Stated problem: Up to and including the line that contains "imported CAD frame.", repeat each line of the data exactly, starting from the first.

Data segment:
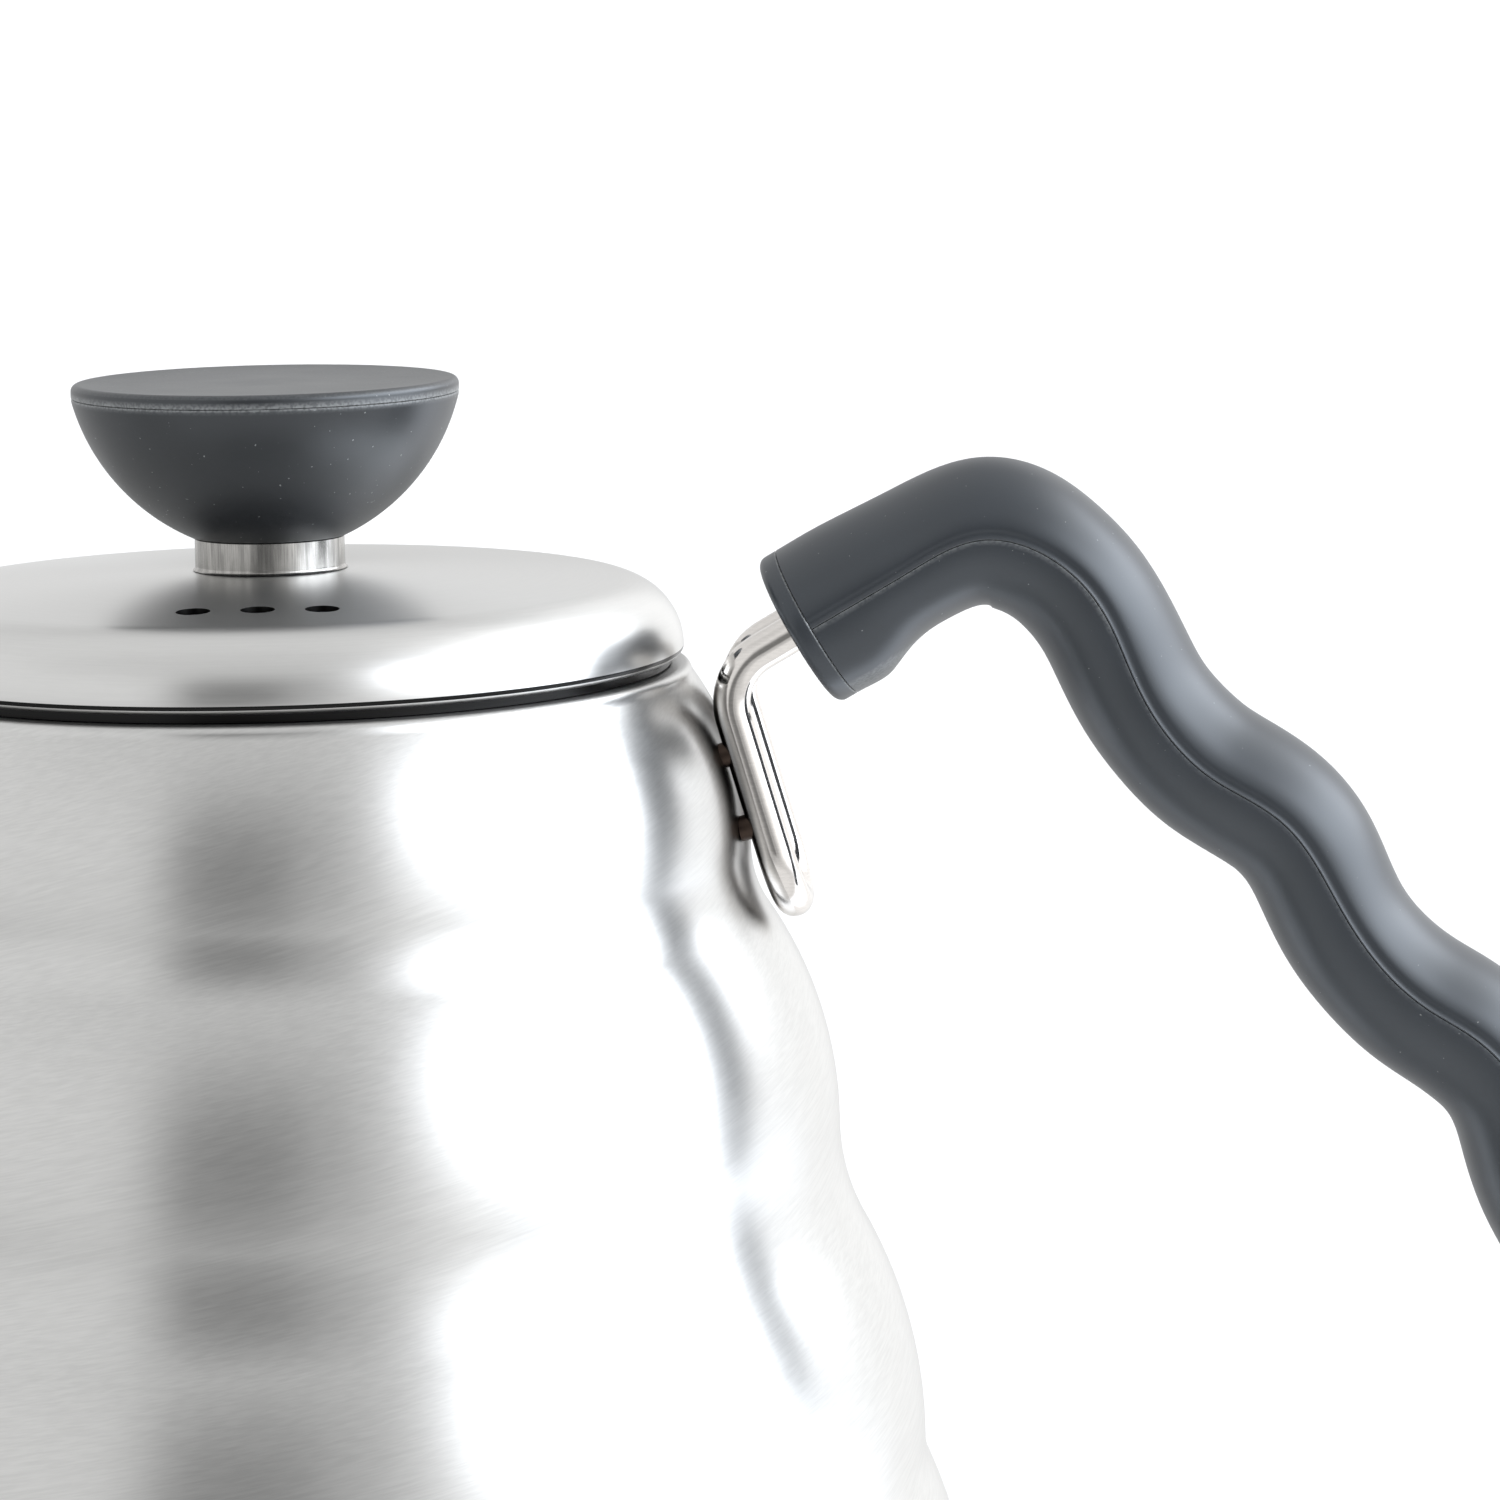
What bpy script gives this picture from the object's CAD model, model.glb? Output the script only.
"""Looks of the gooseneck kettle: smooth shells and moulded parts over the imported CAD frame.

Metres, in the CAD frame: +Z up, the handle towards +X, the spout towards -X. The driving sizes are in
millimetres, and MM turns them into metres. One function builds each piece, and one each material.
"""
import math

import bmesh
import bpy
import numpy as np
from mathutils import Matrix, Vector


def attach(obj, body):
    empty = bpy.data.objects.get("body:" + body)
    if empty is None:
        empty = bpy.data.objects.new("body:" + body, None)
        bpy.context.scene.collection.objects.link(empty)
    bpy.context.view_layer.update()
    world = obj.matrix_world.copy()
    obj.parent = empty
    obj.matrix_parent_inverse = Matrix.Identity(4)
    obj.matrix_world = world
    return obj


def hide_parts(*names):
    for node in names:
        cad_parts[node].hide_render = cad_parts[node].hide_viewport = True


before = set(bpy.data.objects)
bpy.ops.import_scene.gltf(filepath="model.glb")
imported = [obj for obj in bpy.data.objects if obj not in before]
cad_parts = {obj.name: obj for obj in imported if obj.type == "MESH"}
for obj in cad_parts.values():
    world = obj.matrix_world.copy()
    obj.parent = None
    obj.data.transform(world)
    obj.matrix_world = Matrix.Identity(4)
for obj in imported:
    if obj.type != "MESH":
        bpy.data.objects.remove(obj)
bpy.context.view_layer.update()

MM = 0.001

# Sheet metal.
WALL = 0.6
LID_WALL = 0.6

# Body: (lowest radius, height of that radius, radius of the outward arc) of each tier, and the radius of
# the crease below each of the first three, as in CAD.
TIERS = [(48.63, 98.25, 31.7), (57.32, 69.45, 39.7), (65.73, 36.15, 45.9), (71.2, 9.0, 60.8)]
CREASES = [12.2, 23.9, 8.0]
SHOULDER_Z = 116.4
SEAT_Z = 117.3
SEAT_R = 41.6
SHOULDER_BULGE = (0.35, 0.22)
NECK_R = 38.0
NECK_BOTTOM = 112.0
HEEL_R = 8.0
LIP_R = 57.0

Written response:
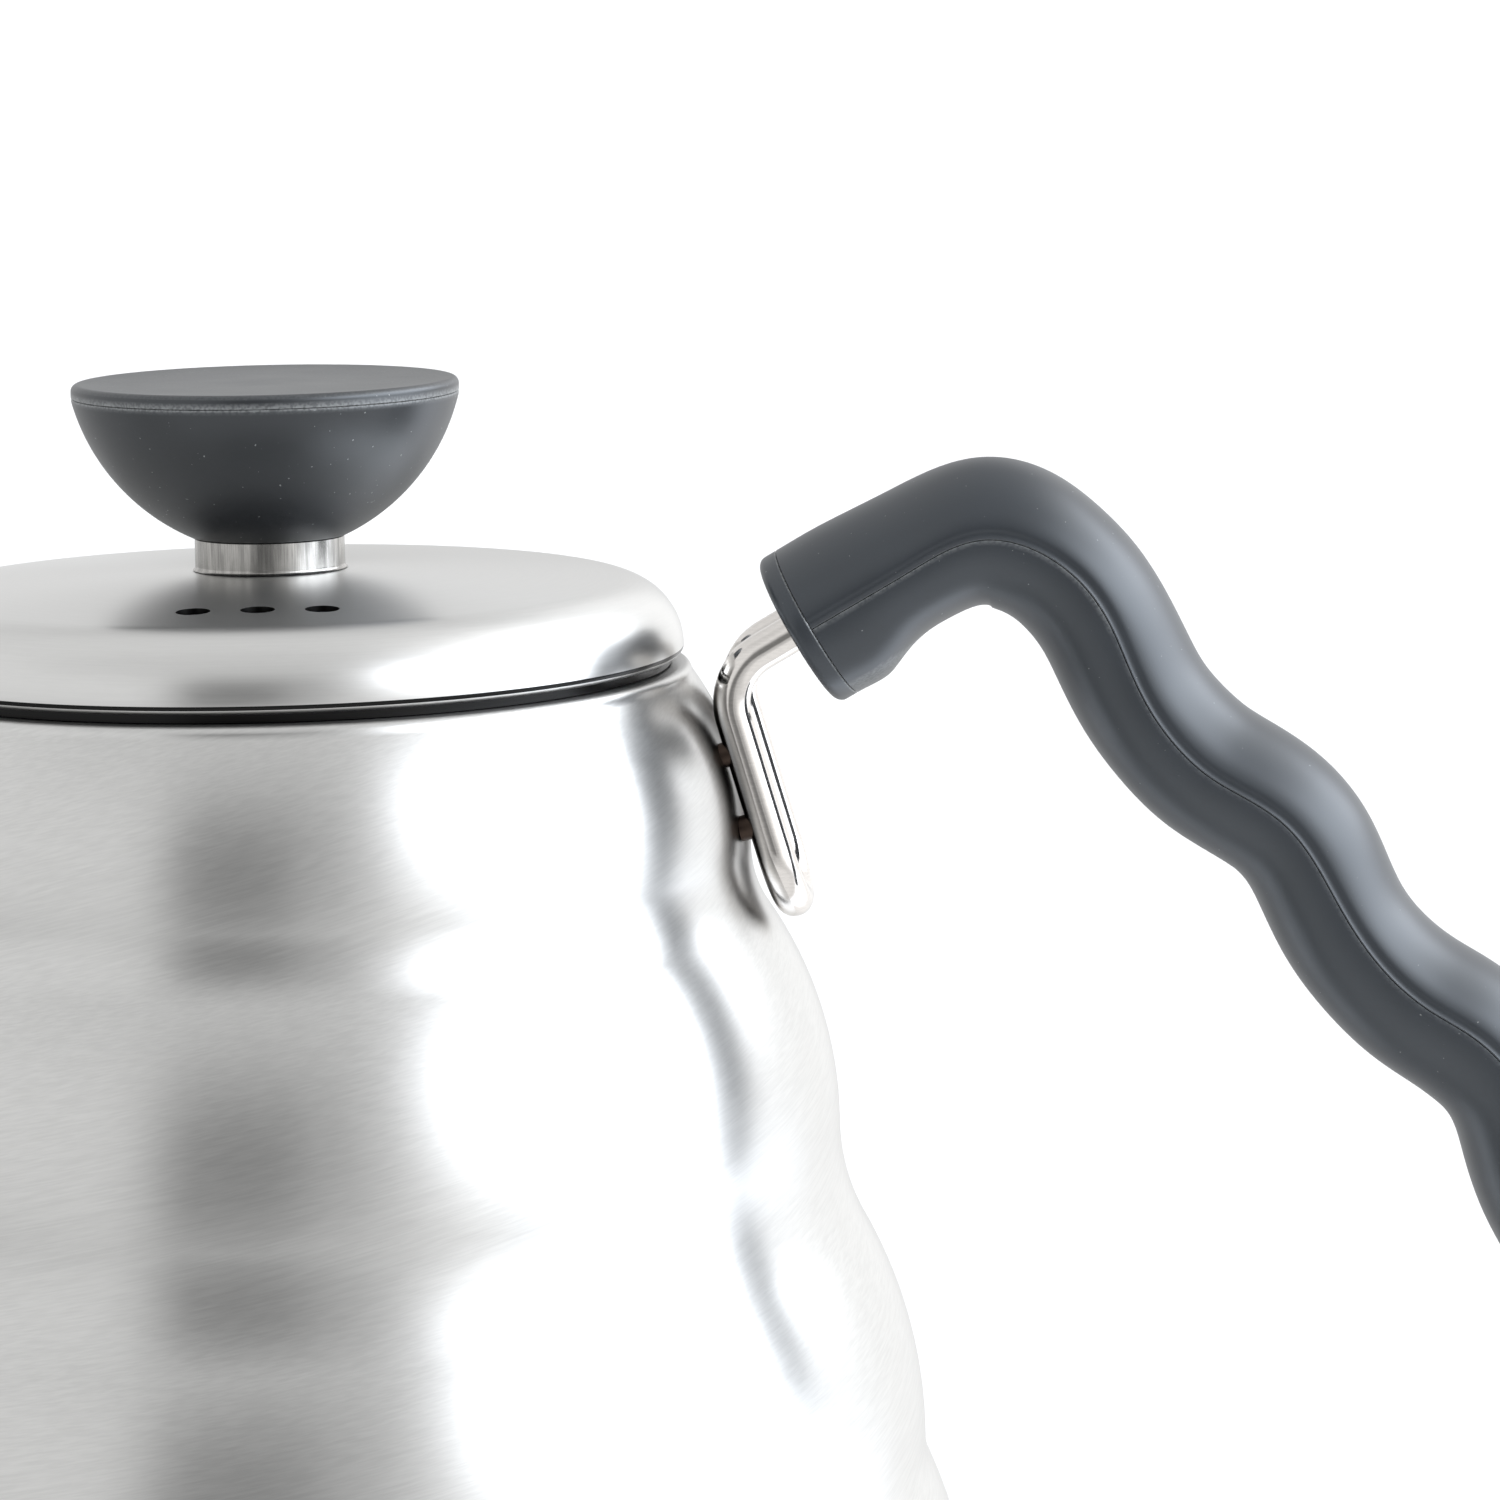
What bpy script gives this picture from the object's CAD model, model.glb? Output the script only.
"""Looks of the gooseneck kettle: smooth shells and moulded parts over the imported CAD frame.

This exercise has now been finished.